JNickel101 said:
Brady, b/c I'm too lazy to look it up...and you're some sort of chemist who can probably recite this from memory
Hydrocarbons = methane/ethane?
Combustion of gasoline = CO2, CO, Hydrocarbons, NOx(?)
Cat Converter = helps eliminate NOx and...?
Hydrocarbons - compounds of naught but hydrogen and carbon, methane and ethane being good examples (also acetylene, propane, butane, ... Their numbers are legion.)
Compleat combustion of hydrocarbons in air yields carbon dioxide (CO2) and water vapour (H20,) with the possibility of yielding oxides of nitrogen (NOx) as a byproduct if temperatures are high enough (~1600-1800*F, IIRC.)
Incompleat combustion of hydrocarbons in air yields CO2, H2O, and a portion of carbon monoxide (CO.) This is either due to insufficient temperature at time of combustion (depends on hydrocarbon being burned) and availability of oxygen (insufficient oxygen = CO production.)
The catalytic converter is usually a three-step device now.
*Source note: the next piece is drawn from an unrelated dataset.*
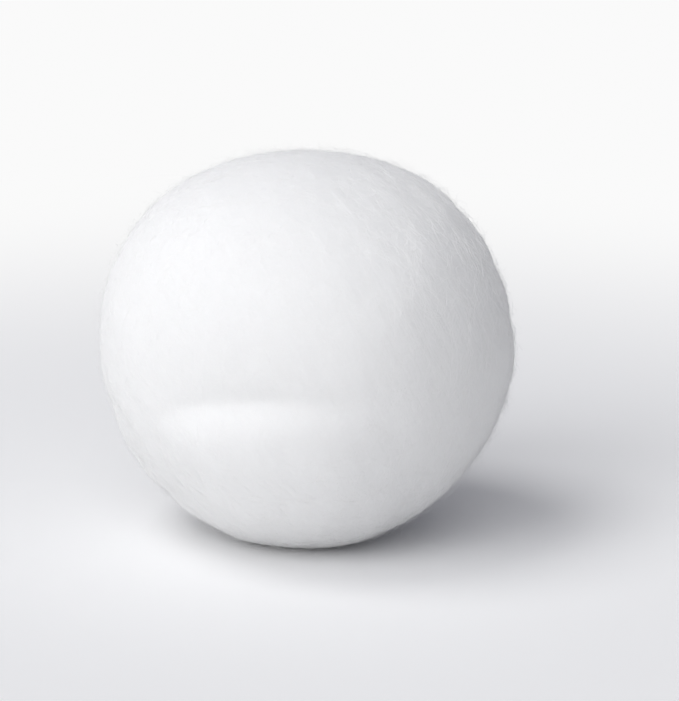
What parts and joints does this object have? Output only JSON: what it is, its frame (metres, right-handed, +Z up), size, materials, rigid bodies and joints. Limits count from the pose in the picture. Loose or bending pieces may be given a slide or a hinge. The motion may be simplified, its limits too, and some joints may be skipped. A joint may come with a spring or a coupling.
{
  "type": "cotton ball",
  "caption": "Soft ball of rolled carded cotton with a shallow lap crease across the front, tucked spiral ends and a small flat spot it rests on; for wiping, dabbing and padding.",
  "frame": {"origin": "middle of the ball's footprint, on the surface that it rests on", "axes": "+Z up; -Y to the front, where the lap's crease crosses; +X to the right, where the roll's raised end lies"},
  "size_m": [0.0334, 0.0324, 0.0312],
  "materials": {
    "cotton": "bleached white, matt, loose carded fibres"
  },
  "bodies": {
    "root": {"cotton_ball": "cotton"}
  },
  "joints": []
}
It first causes the combustion of any leftover hydrocarbons in the exhaust stream, reducing HC emissions (a far greater "greenhouse gas" than CO2.) Then, it reduces NOx to N2 and O2, which cuts down on NOx emissions (a component of acid rain.) Last, it then further oxidises CO into CO2 (CO can be considered a "fuel" in a strict sense, since it can still be combusted.) I've explained how haemoglobin in blood (the part that carried oxygen and makes it red - a complex organometallic form of rust) has a greater affinity for CO than for O2 - and that's why CO poisoning (properly called "asphyxia") kills.
Part of the problem is that gasoline isn't a pure hydrocarbon - and it never really has been. Gasoline is a mix of mid-weight hydrocarbons (the C6-C10 series, saturated and unsaturated, as I recall,) and the boatload of additives and oxygenates that the EPA and CalEPA mandates (simplest oxygenates are alcohols - which are hydrocarbons where one -H is replaced with a -OH radical - making them "slightly pre-oxygenated" hydrocarbons. Then we get into ethers and the like - which are more highly oxygenated, and more highly volatile. "Starting fluid" is a mix of ethyl ether and heptane - heptane is the hydrocarbon that was used as a definition of zero on the octane scale.)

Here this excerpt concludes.